O artista plástico Nildo Campolongo descobriu o trabalho com papéis nos anos 1980: rolos usados em gráficas e fábricas deram origem a mesas, pufes, cadeiras e outros objetos. Desenvolveu tramas de papel para compor piso, telha e revestir uma casa; o projeto foi apresentado no SESC Santo André, em São Paulo, em 1994.

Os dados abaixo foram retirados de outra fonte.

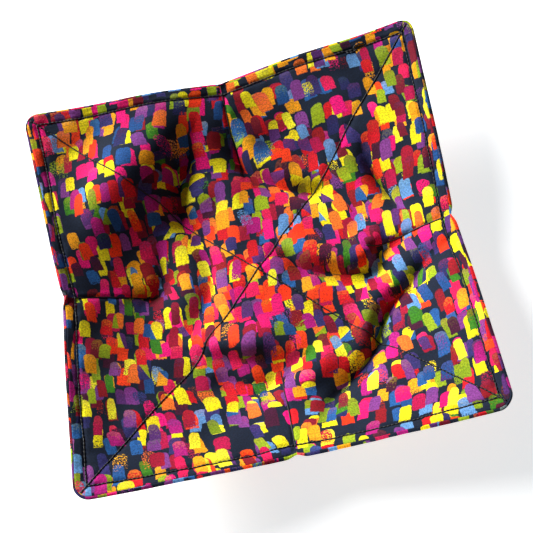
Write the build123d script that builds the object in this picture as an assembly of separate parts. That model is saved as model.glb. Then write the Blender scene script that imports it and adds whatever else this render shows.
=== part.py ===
"""Quilted bowl cozy: a reversible fabric holder that a hot bowl sits in.

Two squares of printed cotton, each quilted to its own square of batting along both
diagonals, have one dart sewn in the middle of every side. The two quilted squares are
sewn together round the rim, turned the right way out and topstitched. The darts turn the
flat squares into a shallow bowl whose four corners serve as grips.

Frame: millimetres, +Z up, origin under the middle of the base, sides along X and Y, front
at -Y. One eighth is described, from the +Y dart round to the +X +Y corner, and mirrored.
"""
import os
from math import asin, atan2, comb, cos, hypot, pi, sin, sqrt, tan

from build123d import *
from numpy import array, linalg

# --- Sewing ---------------------------------------------------------------------------
# Each panel is cut 228.6 square (nine inches). A dart takes 8.4 either side of a side's
# middle and is 57 deep, which leaves about 100 of finished rim from a dart to a corner.
SEAM = 6.35  # seam allowance, and the topstitching's distance from the rim

# --- Shape when it lies open on a table -------------------------------------------------
DART_REACH = 94.0  # plan distance from the middle to the rim at a dart
CORNER_REACH = 99.0  # plan distance to a corner along X and along Y, before rounding
DART_LIFT = 29.0  # height of the rim's underside at a dart
CORNER_LIFT = 45.0  # height of the rim's underside at a corner
BASE_REACH = 50.0  # plan distance to a corner of the flat base, where a dart points
CORNER_RADIUS = 8.0

# --- Layers, measured up from the outer face --------------------------------------------
COTTON = 0.5  # printed cotton
BATTING = 1.6  # cotton batting
THREAD = 0.2  # thickness of a sewn thread
THREAD_WIDTH = 0.4
LAYER_GAP = 0.05
THREAD_GAP = 0.02  # between a thread and the cloth or the thread next to it
GROOVE = THREAD + 2 * THREAD_GAP  # depth that a line of quilting pulls into a panel
SEAM_ROOM = 0.9  # between the battings, where the hidden threads run
SEAM_CLEAR = 0.1  # between a hidden thread and its batting

OUTER_BATTING_LOW = COTTON + LAYER_GAP
OUTER_BATTING_HIGH = OUTER_BATTING_LOW + BATTING
INNER_BATTING_LOW = OUTER_BATTING_HIGH + SEAM_ROOM
INNER_BATTING_HIGH = INNER_BATTING_LOW + BATTING
TOP = INNER_BATTING_HIGH + LAYER_GAP + COTTON
MIDDLE = TOP / 2
OUTER_BOBBIN_LOW = OUTER_BATTING_HIGH + SEAM_CLEAR
INNER_BOBBIN_LOW = INNER_BATTING_LOW - SEAM_CLEAR - THREAD

# --- Rim ---------------------------------------------------------------------------------
RIM_ROUNDING = 5.0  # distance over which the sandwich thins towards the rim
RIM_OPENING = 0.04  # from the middle of the sandwich to a panel, at the rim
BATTING_INSET = 1.6  # the batting stops this far inside the rim
RIM_SEAM_INSET = 0.9  # the hidden seam that joins the two panels
NEEDLE_INSET = 1.2  # a quilting needle thread ends this far inside a corner
GROOVE_INSET = 0.9
BOBBIN_INSET = 5.5  # a hidden thread ends this far inside the rim
OVERLAP_SPAN = (0.52, 0.74)  # topstitches sewn twice, as shares from dart to corner

ALONG, UP = 6, 7  # degrees of a curved face, along the rim and up the wall
NEAR = 1e-4  # parameter step for measuring slopes

SIDE_ANGLE = atan2(CORNER_REACH - DART_REACH, CORNER_REACH)
HALF_CORNER = pi / 4 - SIDE_ANGLE
STRAIGHT = hypot(CORNER_REACH, CORNER_REACH - DART_REACH) - CORNER_RADIUS / tan(HALF_CORNER)
TURN = pi / 2 - HALF_CORNER
CORNER_START = STRAIGHT / (STRAIGHT + CORNER_RADIUS * TURN)  # share where the rim bends
DIAGONAL = Plane(origin=(0, 0, 0), z_dir=(1, -1, 0))


# --- The reference surface: the outer face of the cozy -------------------------------------
def ease(x):
    """Goes smoothly from 0 to 1, level at both ends."""
    return x * x * (3 - 2 * x)


def outline(p):
    """The rim in plan, from the dart at p = 0 to the middle of the rounded corner at p = 1."""
    if p <= CORNER_START:
        distance = p / CORNER_START * STRAIGHT
        return distance * cos(SIDE_ANGLE), DART_REACH + distance * sin(SIDE_ANGLE)
    centre = CORNER_REACH - CORNER_RADIUS / sin(HALF_CORNER) / sqrt(2)
    angle = pi / 4 + TURN * (1 - p) / (1 - CORNER_START)
    return centre + CORNER_RADIUS * cos(angle), centre + CORNER_RADIUS * sin(angle)


def foot(p):
    """The edge of the flat base in plan, from a dart's point to the middle of the edge."""
    return BASE_REACH * p / 2, BASE_REACH * (1 - p / 2)


def run(p):
    """The distance of the base's edge inside the rim, nearly square to the rim."""
    x0, y0 = foot(p)
    x1, y1 = outline(p)
    bend = max(p - CORNER_START, 0) / (1 - CORNER_START)
    tangent = SIDE_ANGLE - TURN * ease(bend)
    return (y1 - y0) * cos(tangent) - (x1 - x0) * sin(tangent)


def wall(p, q):
    """A point of the wall's outer face: p from a dart to a corner, q from base to rim."""
    x0, y0 = foot(p)
    x1, y1 = outline(p)
    lift = DART_LIFT + (CORNER_LIFT - DART_LIFT) * sin(p * pi / 2)
    return Vector(x0 + (x1 - x0) * q, y0 + (y1 - y0) * q, lift * ease(q))


def outward(p, q):
    """The direction in which the layers are stacked, mitred on the planes of symmetry."""
    if q < NEAR:
        return Vector(0, 0, 1)
    p_low, p_high = max(p - NEAR, 0), min(p + NEAR, 1)
    q_high = min(q + NEAR, 1)
    along = wall(p_high, q) - wall(p_low, q)
    up = wall(p, q_high) - wall(p, q - NEAR)
    normal = along.cross(up).normalized()
    if p == 0:
        mitre = Vector(0, normal.Y, normal.Z)
        return mitre / mitre.dot(normal)
    if p == 1:
        mean = (normal.X + normal.Y) / 2
        return Vector(mean, mean, normal.Z)
    return normal


def level_at(level, inset):
    """A level of the stack where the sandwich thins, the panels keeping their thickness."""
    if inset >= RIM_ROUNDING:
        return level
    fullness = sqrt(1 - (1 - inset / RIM_ROUNDING) ** 2)
    filling = MIDDLE - COTTON
    room = RIM_OPENING + (filling - RIM_OPENING) * fullness
    away = abs(level - MIDDLE)
    if away >= filling:
        away -= filling - room
    elif away > RIM_OPENING:
        away = RIM_OPENING + (away - RIM_OPENING) * (room - RIM_OPENING) / (filling - RIM_OPENING)
    return MIDDLE + away if level > MIDDLE else MIDDLE - away


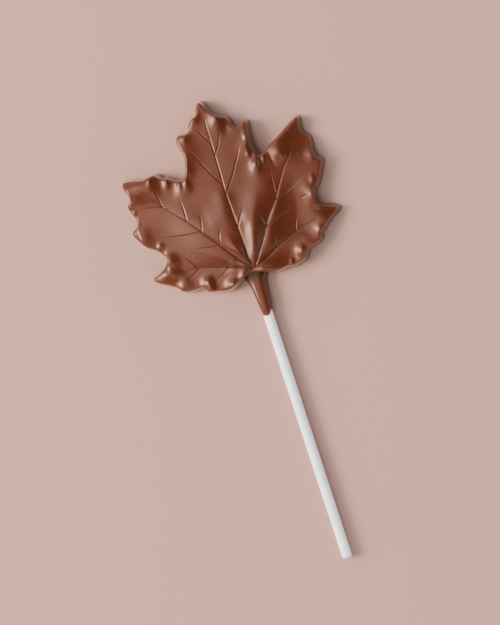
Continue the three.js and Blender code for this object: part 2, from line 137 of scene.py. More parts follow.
DEEP_TWIGS = [
    [(-9.0, 3.9), (-12, 1.9), (-16.6, -1.0)],
    [(-20.5, 7.0), (-22.7, 5.6), (-26.3, 3.4)],
    [(10.3, 14.6), (15.8, 16.3), (22.5, 18.8)],
    [(16.9, 23.5), (21.9, 24.8), (29.9, 29.0)],
    [(-0.9, 31.9), (1.5, 35), (4.8, 39.7), (8, 44.7), (10.1, 48.5)],
]
FAINT_TWIGS = [
    [(11.7, 5.5), (14, 3.8), (17.5, 1.2)],
    [(20.6, 8.8), (24, 7.2), (28.0, 4.9)],
    [(-1.1, 28), (-3.4, 30.4), (-7.6, 35.0)],
    [(-1, 20.3), (-4.9, 23.3), (-7.2, 25.0)],
    [(27.0, 20.7), (30.8, 21.6)],
]
# How deep those two kinds are cut beside the plain ones.
DEEP_SHARE, FAINT_SHARE = 1.7, 0.3
# The shape of every groove's sides: 1 is a straight V, more eases its shoulders.
GROOVE_POWER = 1.25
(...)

A dupla Gerson de Oliveira e Luciana Martins, que trabalha em parceria desde 1991, desenvolve objetos e móveis que instigam a curiosidade. Em 2005, foram premiados com o primeiro lugar na categoria utensílios, do concurso Museu da Casa Brasileira, pelo cabideiro Huevos Revueltos, feito com bolas de bilhar, que podem ser dispostos na parede da maneira que o usuário quiser. Uma apropriação de objetos que se convertem em peças de mobiliário. Segundo a opinião do júri: “O cabideiro resulta num objeto lúdico e instigante, conjugando versatilidade no cumprimento de sua função e humor em seu aspecto formal, que se estende até à embalagem” (MUSEU DA CASA BRASILEIRA, 2005) A dupla estabelece uma proximidade com os irmãos Campana, que empregam objetos e materiais, retirados de um contexto e transformados em produtos e mobiliário.
Em 1989 tem início o trabalho dos irmãos Humberto e Fernando Campana, que começaram a trabalhar com esculturas de metal e pequenos objetos. A primeira exposição, Desconfortáveis (1989), apresentou cadeiras de ferro e cobre sem acabamento, despertando a atenção para as fronteiras entre arte e design. Em 1998 os irmãos fizeram sua estréia no Salão Internacional do Móvel de Milão, com a cadeira Vermelha, de 1993. Confeccionada com 493 metros de fios de algodão tingidos. Os Campana trabalharam com vários materiais e conceitos, como reuso, reaproveitamento, ready made. Utilizaram técnicas artesanais e tecnologia ponta e realizam uma bem-sucedida parceria coma empresa italiana Edra, desde 1998.